Yes, 78% of voters voted [on 25 October 2020] in favour of a new constitution. Voting in the Constituent Assembly [over 15 and 16 May 2021] was a great victory for the left. But then, just a year after the referendum, the same voters voted for a parliament that was divided between left and right. There is therefore a lack of consistency. If Boric wins, he will have problems with Congress, which will likely try to block proposals such as the budget and tax reform.
Will there be more leeway afterwards?
I think so, after the first year. Boric and his supporters are very committed to the ecological transition. Chile is lucky because it has lithium, which is essential for batteries, and copper, which is essential for the enerfy transition. In addition, there is great potential for further development of solar and wind energy. It is necessary to give priority to certain sectors for that transition, supporting their development, and Kast does not understand this. Development banks must be mobilized for the green transition. And financial regulation can be used to incentivize commercial bank loans to companies with low-carbon investments.

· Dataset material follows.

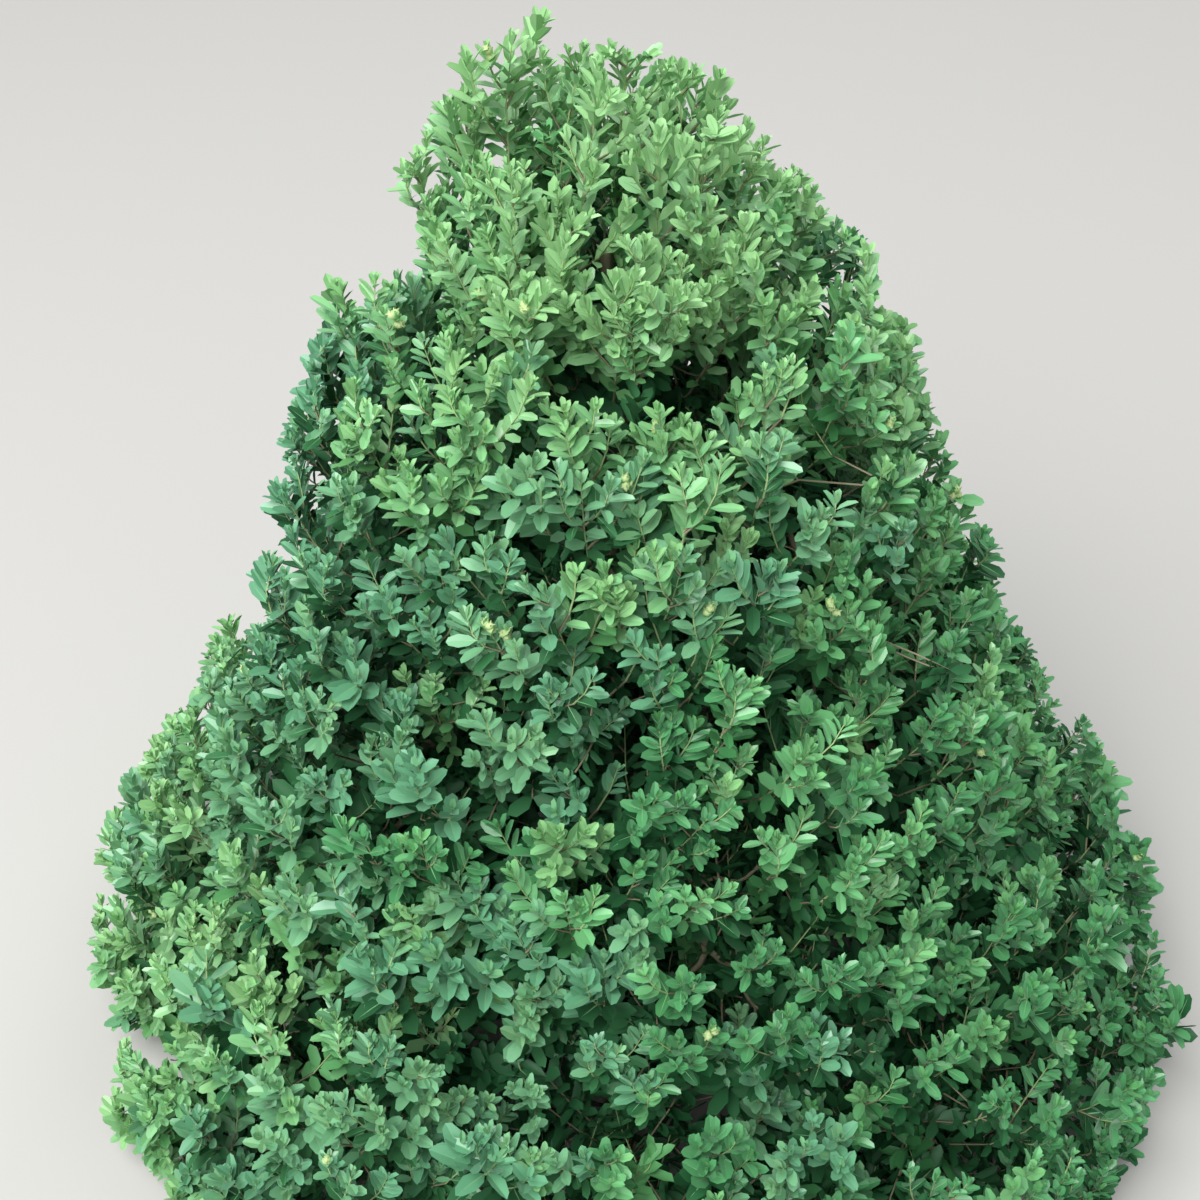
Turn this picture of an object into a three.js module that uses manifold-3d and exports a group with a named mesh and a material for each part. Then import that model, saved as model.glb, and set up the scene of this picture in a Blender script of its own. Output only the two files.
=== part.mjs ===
// A boxwood shrub kept as a broad cone and rooted in the ground. A short stem with a root flare
// forks into main boughs. Side boughs leave the main ones and the stem, and every bough ends
// where it enters the mass of foliage that it carries. The masses form a thick shell round an
// open middle, as the leaves of such a shrub do.
// Units are millimetres, +Z is up, and the origin is the middle of the flat cut under the stem.
import * as THREE from "three";
import { mergeVertices } from "three/addons/utils/BufferGeometryUtils.js";
import Module from "manifold-3d";

const wasm = await Module();
wasm.setup();

// Driving dimensions of the crown
const HEIGHT = 1006;
const CROWN_PROFILE = [
  // height above the ground, radius of the crown there
  [0, 512],
  [60, 534],
  [150, 522],
  [270, 460],
  [400, 380],
  [520, 338],
  [645, 286],
  [765, 236],
  [865, 180],
  [935, 126],
  [980, 74],
  [HEIGHT, 16],
];
const AXIS_AT_GROUND = 24; // how far the crown's middle line is from the stem, towards +X
const AXIS_AT_TOP = 3;
const TIP_LEAN = -25; // how much further the tip leans, from TIP_START upwards
const TIP_START = 850;
const GROUND_CLEARANCE = 12;
const GAP = 0.3; // between solids that touch
const CREVICE = 8; // between neighbouring masses of foliage

// Each ring of masses: their height, how deep they are, the bearing of the first one in degrees
// from +X towards +Y, and how far each of them stands proud of the crown's profile. The top is a
// mass on its own.
const RINGS = [
  { name: "skirt", height: 195, depth: 210, first: 222, proud: [6, 0, 8, -6, 10, -2, 8] },
  { name: "middle", height: 510, depth: 175, first: 280, proud: [8, -8, -6, 4, -36, 2] },
  { name: "upper", height: 745, depth: 140, first: 210, proud: [16, 2, -2, -10, 10, -26] },
];
const TOP_HEIGHT = 915;
const BEARING_STRAY = 6; // degrees
const HEIGHT_STRAY = 22;

// The masses' form: how sharp the edges between faces are, and how deep the hollows in the outer
// face are against the mass's reach
const EDGE_SHARPNESS = 9;
const HOLLOWS = 0.16;
const MASS_DETAIL = 3;

// Driving dimensions of the wood
const STEM = { height: 112, foot: 37, waist: 23, crown: 29, ridges: 5, ridgeDepth: 0.13 };
const FORK_RING = 16; // radius of the ring of main boughs at the fork
const LEADER = { foot: 8, tip: 4 };
const MAIN_BOUGH = { foot: 10, tip: 4 };
const UPPER_SIDE_BOUGH = { foot: 6, tip: 3.5, leaves: 0.44, rise: 1.4 };
const MIDDLE_SIDE_BOUGH = { foot: 6.5, tip: 3.5, leaves: 0.17, rise: 1.1 };
const SIDE_BOUGH_STAGGER = 0.1; // of the parent's length, between side boughs taken in turn
const SKIRT_BOUGH = { foot: 7, tip: 3.5, height: 68 };
const ENTRY = 16; // how far a bough reaches into its mass
const LIMB_SIDES = 6;
const LIMB_STEPS = 6;
const UP = new THREE.Vector3(0, 0, 1);

// Materials
const bark = new THREE.MeshStandardMaterial({ color: 0x7d6b52, roughness: 0.9, metalness: 0 });
const foliage = new THREE.MeshStandardMaterial({ color: 0x4b8a4f, roughness: 0.55, metalness: 0 });

// A number from -1 to 1 that is always the same for the same seed.
function stray(seed) {
  const s = Math.sin(seed * 127.1 + 311.7) * 43758.5453;
  return 2 * (s - Math.floor(s)) - 1;
}

// A direction from the compass bearing and the rise per unit of distance
function outward(bearing, rise = 0) {
  const angle = THREE.MathUtils.degToRad(bearing);
  return new THREE.Vector3(Math.cos(angle), Math.sin(angle), rise).normalize();
}

// The crown's radius at a height, between the points of its profile
function crownRadius(z) {
  const above = CROWN_PROFILE.findIndex(([height]) => height >= z);
  if (above < 1) return above === 0 ? CROWN_PROFILE[0][1] : 0;
  const [lowZ, lowR] = CROWN_PROFILE[above - 1];
  const [highZ, highR] = CROWN_PROFILE[above];
  return THREE.MathUtils.mapLinear(z, lowZ, highZ, lowR, highR);
}

// The way out of the crown at a height: square to the slope of its side
function crownNormal(z, bearing) {
  const slope = (crownRadius(z + 90) - crownRadius(z - 90)) / 180;
  return outward(bearing, -slope);
}

// The middle of the crown at a height: the crown leans a little, and its tip leans more
function crownMiddle(z) {
  const lean = THREE.MathUtils.lerp(AXIS_AT_GROUND, AXIS_AT_TOP, z / HEIGHT);
  return new THREE.Vector3(lean + TIP_LEAN * THREE.MathUtils.smoothstep(z, TIP_START, HEIGHT), 0, z);
}

function insideCrown(point, proud) {
  return point.distanceTo(crownMiddle(point.z)) < crownRadius(point.z) + proud;
}

// The masses of one ring, each placed by its centre and the way out of the crown there
function ringMasses({ name, height, depth, first, proud: prouds }) {
  return prouds.map((proud, i) => {
    const seed = height + i;
    const z = height + HEIGHT_STRAY * stray(seed);
    const bearing = first + (360 * i) / prouds.length + BEARING_STRAY * stray(seed + 0.5);
    const out = crownNormal(z, bearing);
    const surface = crownMiddle(z).addScaledVector(outward(bearing), crownRadius(z) + proud);
    const centre = surface.addScaledVector(out, -depth / 2);
    return { name: `${name}_${i + 1}`, ring: name, bearing, centre, out, depth, proud, seed };
  });
}

const top = {
  name: "top",
  ring: "top",
  bearing: 0,
  centre: crownMiddle(TOP_HEIGHT),
  out: UP,
  depth: 2 * (HEIGHT - TOP_HEIGHT),
  proud: 0,
  seed: 3,
};
const masses = [...RINGS.flatMap(ringMasses), top];

// The flat limits of a mass: the way to each, and its distance from the mass's centre
function limitsOf(mass) {
  const neighbours = masses
    .filter((other) => other !== mass)
    .map((other) => {
      const apart = other.centre.clone().sub(mass.centre);
      return { way: apart.clone().normalize(), distance: (apart.length() - CREVICE) / 2 };
    });
  const back = { way: mass.out.clone().negate(), distance: mass.depth / 2 };
  const ground = { way: UP.clone().negate(), distance: mass.centre.z - GROUND_CLEARANCE };
  return [...neighbours, back, ground];
}
for (const mass of masses) mass.limits = limitsOf(mass);

// How far a mass's centre is from the crown's outside in a direction
function distanceToOutside(mass, direction) {
  let inside = 0;
  let outside = 2 * HEIGHT;
  while (outside - inside > 0.1) {
    const middle = (inside + outside) / 2;
    const point = mass.centre.clone().addScaledVector(direction, middle);
    if (insideCrown(point, mass.proud)) inside = middle;
    else outside = middle;
  }
  return inside;
}

// How far a mass reaches from its centre in a direction: up to the nearest limit, rounded off
// where limits meet, less hollows in its outer face that differ from mass to mass.
function reach(mass, direction) {
  const distances = mass.limits
    .filter(({ way }) => way.dot(direction) > 0.01)
    .map(({ way, distance }) => distance / way.dot(direction));
  distances.push(distanceToOutside(mass, direction));
  const sum = distances.reduce((total, distance) => total + distance ** -EDGE_SHARPNESS, 0);
  const { x, y, z } = direction;
  const waves =
    Math.sin(4.1 * x + mass.seed) + Math.sin(4.7 * y + 2.3 * mass.seed) + Math.sin(5.3 * z + 1.7 * mass.seed);
  const hollow = HOLLOWS * (0.5 - waves / 6) * Math.max(0, direction.dot(mass.out));
  return sum ** (-1 / EDGE_SHARPNESS) * (1 - hollow);
}

// Solids from geometry, and back
function solidOf(geometry) {
  const bare = geometry.index ? geometry.toNonIndexed() : geometry.clone();
  bare.deleteAttribute("normal");
  bare.deleteAttribute("uv");
  const merged = mergeVertices(bare, 1e-3);
  const mesh = new wasm.Mesh({
    numProp: 3,
    vertProperties: merged.attributes.position.array,
    triVerts: new Uint32Array(merged.index.array),
  });
  return new wasm.Manifold(mesh);
}

function geometryOf(solid) {
  const { vertProperties, triVerts } = solid.getMesh();
  const geometry = new THREE.BufferGeometry()
    .setAttribute("position", new THREE.BufferAttribute(new Float32Array(vertProperties), 3))
    .setIndex(new THREE.BufferAttribute(new Uint32Array(triVerts), 1));
  geometry.computeVertexNormals();
  return geometry;
}

// The largest of the bodies that a cut leaves
function largestBody(solid) {
  return solid.decompose().reduce((best, body) => (body.volume() > best.volume() ? body : best));
}

// Moves every vertex of a geometry to where a function puts it
function reshape(geometry, place) {
  const position = geometry.attributes.position;
  const point = new THREE.Vector3();
  for (let i = 0; i < position.count; i++) {
    point.fromBufferAttribute(position, i);
    place(point);
    position.setXYZ(i, point.x, point.y, point.z);
  }
  return geometry;
}

// The stem: a turned profile from the flat cut to the fork, with ridges that fade upwards from
// the root flare. It is thicker all over by extra.
function makeStem(extra = 0) {
  const { height, foot, waist, crown, ridges, ridgeDepth } = STEM;
  const side = new THREE.SplineCurve([
    new THREE.Vector2(foot + extra, 0),
    new THREE.Vector2(waist * 1.2 + extra, height * 0.2),
    new THREE.Vector2(waist + extra, height * 0.5),
    new THREE.Vector2(crown + extra, height * 0.85),
    new THREE.Vector2(crown * 0.7 + extra, height + extra),
  ]).getPoints(8);
  const profile = [new THREE.Vector2(0, 0), ...side, new THREE.Vector2(0, height + extra)];
  const geometry = new THREE.LatheGeometry(profile, 20).rotateX(Math.PI / 2);
  reshape(geometry, (point) => {
    const fade = Math.max(0, 1 - point.z / height);
    const ridge = 1 + ridgeDepth * fade * Math.cos(ridges * Math.atan2(point.y, point.x));
    point.x *= ridge;
    point.y *= ridge;
  });
  return solidOf(geometry);
}

// A limb: a tube with closed ends that tapers along a curve, thicker all over by extra
function makeLimb({ curve, size }, extra = 0) {
  const unitCircle = new THREE.Shape().absarc(0, 0, 1, 0, 2 * Math.PI);
  const geometry = new THREE.ExtrudeGeometry(unitCircle, {
    extrudePath: curve,
    steps: LIMB_STEPS,
    curveSegments: LIMB_SIDES / 2,
  });
  const centres = curve.getSpacedPoints(LIMB_STEPS);
  const beyondTip = curve.getTangent(1).multiplyScalar(extra);
  reshape(geometry, (point) => {
    const ring = centres.findIndex((centre) => Math.abs(centre.distanceTo(point) - 1) < 0.01);
    const radius = THREE.MathUtils.lerp(size.foot, size.tip, ring / LIMB_STEPS) + extra;
    point.sub(centres[ring]).multiplyScalar(radius).add(centres[ring]);
    if (ring === LIMB_STEPS) point.add(beyondTip);
  });
  return solidOf(geometry);
}

// A bough to a mass: it leaves its foot in one direction and bends round to the mass's back.
function planBough(mass, size, foot, leaving, parent = null) {
  const inward = mass.out.clone().negate();
  const tip = mass.centre.clone().addScaledVector(inward, reach(mass, inward) - ENTRY);
  const control = foot.clone().addScaledVector(leaving, foot.distanceTo(tip) * 0.5);
  const curve = new THREE.QuadraticBezierCurve3(foot, control, tip);
  return { mass, size, parent, curve };
}

function nearestByBearing(boughs, bearing) {
  const apart = (bough) => 1 - outward(bough.mass.bearing).dot(outward(bearing));
  return boughs.reduce((best, bough) => (apart(bough) < apart(best) ? bough : best));
}

// The leader runs to the top, main boughs to every other upper mass, and side boughs to the rest
function planBoughs() {
  const inRing = (ring) => masses.filter((mass) => mass.ring === ring);
  const forkHeight = STEM.height - 14;
  const leader = planBough(top, LEADER, new THREE.Vector3(0, 0, forkHeight), outward(40, 8));
  const mains = inRing("upper")
    .filter((_, i) => i % 2 === 0)
    .map((mass) => {
      const foot = outward(mass.bearing).multiplyScalar(FORK_RING).setZ(forkHeight);
      return planBough(mass, MAIN_BOUGH, foot, outward(mass.bearing, 3));
    });
  const sideBough = (mass, size, i) => {
    const parent = nearestByBearing(mains, mass.bearing - 20);
    const foot = parent.curve.getPoint(size.leaves + SIDE_BOUGH_STAGGER * (i % 2));
    return planBough(mass, size, foot, outward(mass.bearing, size.rise), parent);
  };
  const upperSides = inRing("upper")
    .filter((_, i) => i % 2 === 1)
    .map((mass) => sideBough(mass, UPPER_SIDE_BOUGH, 0));
  const middles = inRing("middle").map((mass, i) => sideBough(mass, MIDDLE_SIDE_BOUGH, i));
  const skirts = inRing("skirt").map((mass) => {
    const foot = outward(mass.bearing).multiplyScalar(STEM.waist / 2).setZ(SKIRT_BOUGH.height);
    return planBough(mass, SKIRT_BOUGH, foot, outward(mass.bearing, 0.2));
  });
  return [leader, ...mains, ...upperSides, ...middles, ...skirts];
}

const boughs = planBoughs();
const stemWithGap = makeStem(GAP);

// A bough's foot stops short of the limb that it leaves
function makeBough(bough) {
  const socket = bough.parent ? makeLimb(bough.parent, GAP) : stemWithGap;
  return largestBody(makeLimb(bough).subtract(socket));
}

// A mass: a ball whose every vertex is moved to the mass's reach, less the boughs that enter it
const sockets = wasm.Manifold.union(boughs.map((bough) => makeLimb(bough, GAP)));
function makeMass(mass) {
  const geometry = reshape(new THREE.IcosahedronGeometry(1, MASS_DETAIL), (point) => {
    const direction = point.clone().normalize();
    point.copy(mass.centre).addScaledVector(direction, reach(mass, direction));
  });
  return largestBody(solidOf(geometry).subtract(sockets));
}

const shrub = new THREE.Group();
function addNode(name, solid, material) {
  const mesh = new THREE.Mesh(geometryOf(solid), material);
  mesh.name = name;
  shrub.add(mesh);
}

addNode("stem", makeStem(), bark);
for (const bough of boughs) addNode(`bough_${bough.mass.name}`, makeBough(bough), bark);
for (const mass of masses) addNode(`foliage_${mass.name}`, makeMass(mass), foliage);

export default shrub;
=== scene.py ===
"""Looks of a boxwood shrub kept as a broad cone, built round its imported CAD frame.

Each mass of foliage is replaced by twigs, leafy shoots and leaves that grow on from the end of the
bough that enters it. Sprays of shoots are set out over the mass's faces, twigs fork from the
bough's end until they reach every spray, and leaves sit in pairs along every shoot. Leafy twigs
along the boughs fill the inside of the crown, and a few shoots bear seed capsules. The stem and
boughs are replaced by meshes with the relief of bark. Units are metres, +Z is up.
"""

import math

import bpy
import numpy as np
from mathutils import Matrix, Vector, noise
from mathutils.bvhtree import BVHTree

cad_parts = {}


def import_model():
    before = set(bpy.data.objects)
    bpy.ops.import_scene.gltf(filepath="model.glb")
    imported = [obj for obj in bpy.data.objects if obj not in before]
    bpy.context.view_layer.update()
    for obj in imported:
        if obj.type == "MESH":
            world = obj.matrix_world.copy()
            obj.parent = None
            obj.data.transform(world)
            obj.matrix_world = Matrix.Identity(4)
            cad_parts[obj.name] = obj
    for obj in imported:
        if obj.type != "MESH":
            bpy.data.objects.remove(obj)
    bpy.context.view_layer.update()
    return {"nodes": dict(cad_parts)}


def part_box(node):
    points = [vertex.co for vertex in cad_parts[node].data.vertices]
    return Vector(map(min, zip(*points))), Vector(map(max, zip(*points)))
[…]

Public investment is key. For example, Boric wants to invest heavily in building an extensive rail network. Then there is hydrogen. Hydrogen can be produced sustainably in Chile because there are many ways to generate renewable energy. We can use green hydrogen in mining to have green copper.
Is there not a risk that the energy transition will create demand for metals and lead to more extraction and dependence on the export of raw materials?
The idea would be to move up the value chain. Manufacture batteries, incorporate more technology and knowledge. Scandinavian economies, which in the past were like Chile, dependent on exports of raw materials such as wood, managed to move up the value chain and develop rapidly. So it is necessary, for example, to produced more refined copper, to manufacture higher value-added cables.
Why would the left do it better than the right?
Because public investment and the development bank are essential for the green transition, and then catalysing private investment in this sector is key. Kast doesn’t understand this. He caricatures the state as a dark and negative force, but those are the ideas of the past.